= Radyo Sesel =

Radio station of the Seychelles Broadcasting Corporation

Radio Sesel (Radio Seychelles) is the main radio station of the Seychelles Broadcasting Corporation. It started broadcasting in 1965 and is a generalist service, in English, French and Creole. The station broadcasts on FM, online and on digital terrestrial; up until 2024, it was also available on AM.

==History==
Radyo Sesel started broadcasts on 20 July 1965, up until then Seychelles only depended on a station owned by the Department of Education that existed since 1945. At launch, it provided four and a half hours of programming in English, French and Creole. Its first outside broadcast was in September 1966, covering the National Show.

On 30 May 1971, an explosion occurred at its studios in Union Vale, caused by a demolition charge, which totally destroyed the transmitters. The first outdoor vehicle came one year after independence, in 1977, during which time it provided a 65-hour weekly schedule.

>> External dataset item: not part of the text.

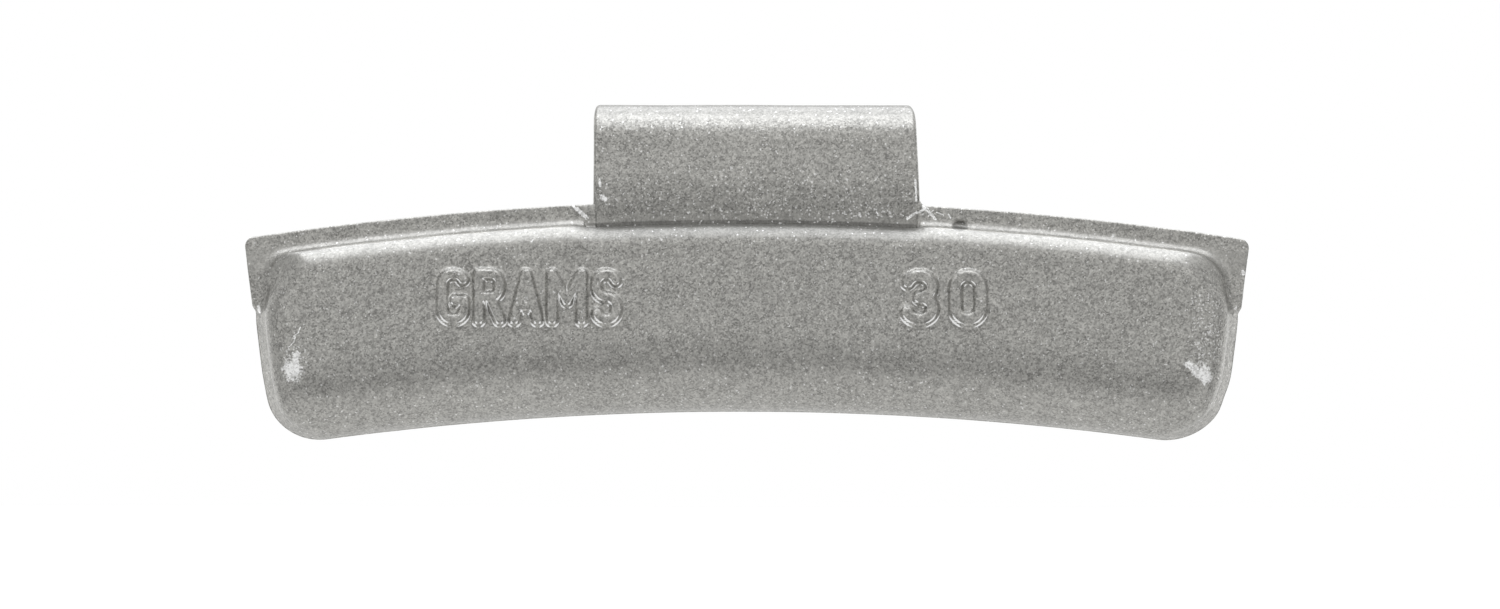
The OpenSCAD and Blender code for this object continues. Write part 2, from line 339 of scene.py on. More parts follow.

To combat loss of reception on AM radio, Radyo Sesel started broadcasting on the packages of Intelvision and Cable & Wireless Seychelles in August 2021. The service was available free of charge to terrestrial television users since 2017-2018, when the digital network switched on.

A feasibility study for the migration of Radyo Sesel from AM broadcasts was ordered in 2020. FM simulcasts of the station began in 2022 and AM broadcasts ended on 8 March 2024 at 3pm. The station broadcasts exclusively from its four-transmitter network since then.